* BEGIN *

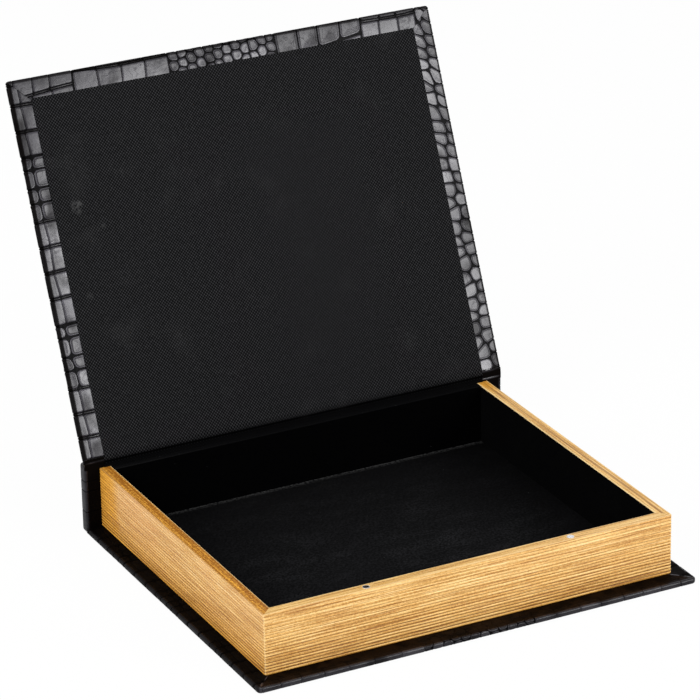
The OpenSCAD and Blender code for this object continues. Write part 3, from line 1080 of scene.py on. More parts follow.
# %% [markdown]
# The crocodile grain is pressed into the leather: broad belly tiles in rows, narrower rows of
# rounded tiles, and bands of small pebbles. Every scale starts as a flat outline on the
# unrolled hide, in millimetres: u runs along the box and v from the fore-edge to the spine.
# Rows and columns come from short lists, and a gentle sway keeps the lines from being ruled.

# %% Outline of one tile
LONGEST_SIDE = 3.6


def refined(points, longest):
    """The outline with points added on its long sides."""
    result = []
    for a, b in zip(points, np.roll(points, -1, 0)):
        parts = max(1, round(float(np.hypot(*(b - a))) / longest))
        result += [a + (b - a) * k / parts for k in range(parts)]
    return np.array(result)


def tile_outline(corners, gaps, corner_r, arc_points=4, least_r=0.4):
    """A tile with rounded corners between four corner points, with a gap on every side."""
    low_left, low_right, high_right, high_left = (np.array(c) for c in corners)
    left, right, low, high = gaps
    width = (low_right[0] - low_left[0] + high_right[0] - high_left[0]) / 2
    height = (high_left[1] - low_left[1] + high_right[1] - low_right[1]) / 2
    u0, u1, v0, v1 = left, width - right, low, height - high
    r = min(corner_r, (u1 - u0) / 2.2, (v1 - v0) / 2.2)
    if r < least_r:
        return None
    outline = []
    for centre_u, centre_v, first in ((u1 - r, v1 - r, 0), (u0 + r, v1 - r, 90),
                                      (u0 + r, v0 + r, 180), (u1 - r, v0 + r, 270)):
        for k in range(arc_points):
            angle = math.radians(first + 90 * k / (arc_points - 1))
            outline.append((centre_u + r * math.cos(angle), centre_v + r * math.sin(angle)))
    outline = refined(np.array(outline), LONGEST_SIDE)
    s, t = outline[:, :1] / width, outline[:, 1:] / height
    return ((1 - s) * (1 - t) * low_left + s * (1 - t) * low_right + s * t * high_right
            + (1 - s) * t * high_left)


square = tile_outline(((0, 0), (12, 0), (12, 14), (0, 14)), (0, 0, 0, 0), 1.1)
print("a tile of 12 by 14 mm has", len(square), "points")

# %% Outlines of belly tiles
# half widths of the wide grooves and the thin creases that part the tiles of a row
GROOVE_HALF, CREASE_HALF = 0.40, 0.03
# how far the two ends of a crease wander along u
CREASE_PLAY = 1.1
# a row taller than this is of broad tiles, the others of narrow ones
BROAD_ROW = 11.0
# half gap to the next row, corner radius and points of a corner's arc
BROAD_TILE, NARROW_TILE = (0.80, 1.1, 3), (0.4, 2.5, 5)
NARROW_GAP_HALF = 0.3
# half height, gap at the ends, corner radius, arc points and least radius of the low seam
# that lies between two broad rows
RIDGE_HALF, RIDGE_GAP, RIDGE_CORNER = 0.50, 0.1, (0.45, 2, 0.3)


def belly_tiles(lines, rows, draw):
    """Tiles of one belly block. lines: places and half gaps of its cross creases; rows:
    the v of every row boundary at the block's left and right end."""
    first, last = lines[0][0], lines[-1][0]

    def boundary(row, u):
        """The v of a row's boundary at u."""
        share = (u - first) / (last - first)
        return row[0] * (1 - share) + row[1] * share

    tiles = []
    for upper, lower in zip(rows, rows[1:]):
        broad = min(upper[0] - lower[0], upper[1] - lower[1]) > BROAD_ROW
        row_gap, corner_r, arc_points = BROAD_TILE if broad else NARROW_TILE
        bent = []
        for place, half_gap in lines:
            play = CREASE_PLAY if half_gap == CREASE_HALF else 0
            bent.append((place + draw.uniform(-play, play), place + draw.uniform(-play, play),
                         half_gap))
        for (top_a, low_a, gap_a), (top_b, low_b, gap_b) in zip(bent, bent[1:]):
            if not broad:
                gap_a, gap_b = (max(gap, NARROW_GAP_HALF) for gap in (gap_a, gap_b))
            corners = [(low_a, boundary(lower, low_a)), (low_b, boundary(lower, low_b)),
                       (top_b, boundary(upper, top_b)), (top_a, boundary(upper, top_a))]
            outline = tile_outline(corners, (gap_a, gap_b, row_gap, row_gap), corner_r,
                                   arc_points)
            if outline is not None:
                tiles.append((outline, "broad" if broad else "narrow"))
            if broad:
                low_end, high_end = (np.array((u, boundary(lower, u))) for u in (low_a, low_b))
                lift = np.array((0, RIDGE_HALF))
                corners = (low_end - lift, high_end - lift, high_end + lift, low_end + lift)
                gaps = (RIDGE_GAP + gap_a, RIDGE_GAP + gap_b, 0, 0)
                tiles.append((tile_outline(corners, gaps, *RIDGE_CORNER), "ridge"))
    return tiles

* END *

• PROBLEM TO SOLVE: Repeat exactly, please, each line from the beginning of the data through the line with "return np.array(result)" in it, and only those lines.

• FULL ANSWER:
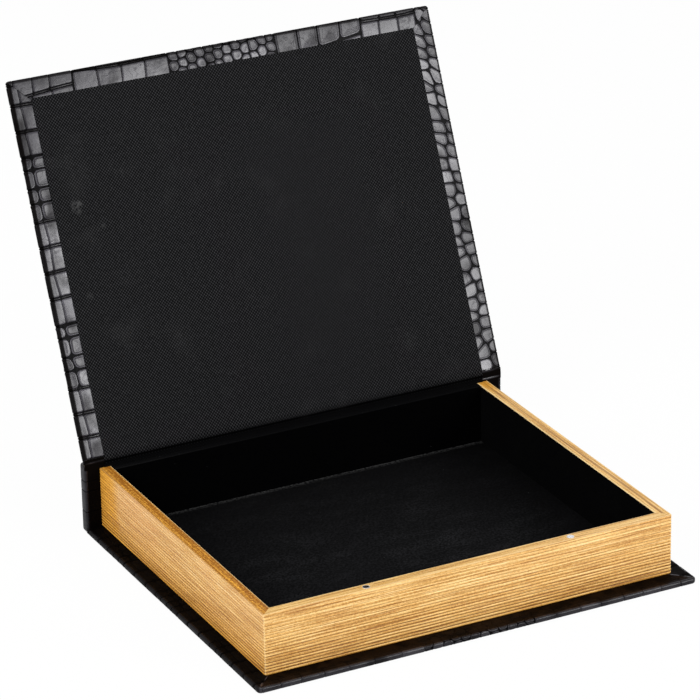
The OpenSCAD and Blender code for this object continues. Write part 3, from line 1080 of scene.py on. More parts follow.
# %% [markdown]
# The crocodile grain is pressed into the leather: broad belly tiles in rows, narrower rows of
# rounded tiles, and bands of small pebbles. Every scale starts as a flat outline on the
# unrolled hide, in millimetres: u runs along the box and v from the fore-edge to the spine.
# Rows and columns come from short lists, and a gentle sway keeps the lines from being ruled.

# %% Outline of one tile
LONGEST_SIDE = 3.6


def refined(points, longest):
    """The outline with points added on its long sides."""
    result = []
    for a, b in zip(points, np.roll(points, -1, 0)):
        parts = max(1, round(float(np.hypot(*(b - a))) / longest))
        result += [a + (b - a) * k / parts for k in range(parts)]
    return np.array(result)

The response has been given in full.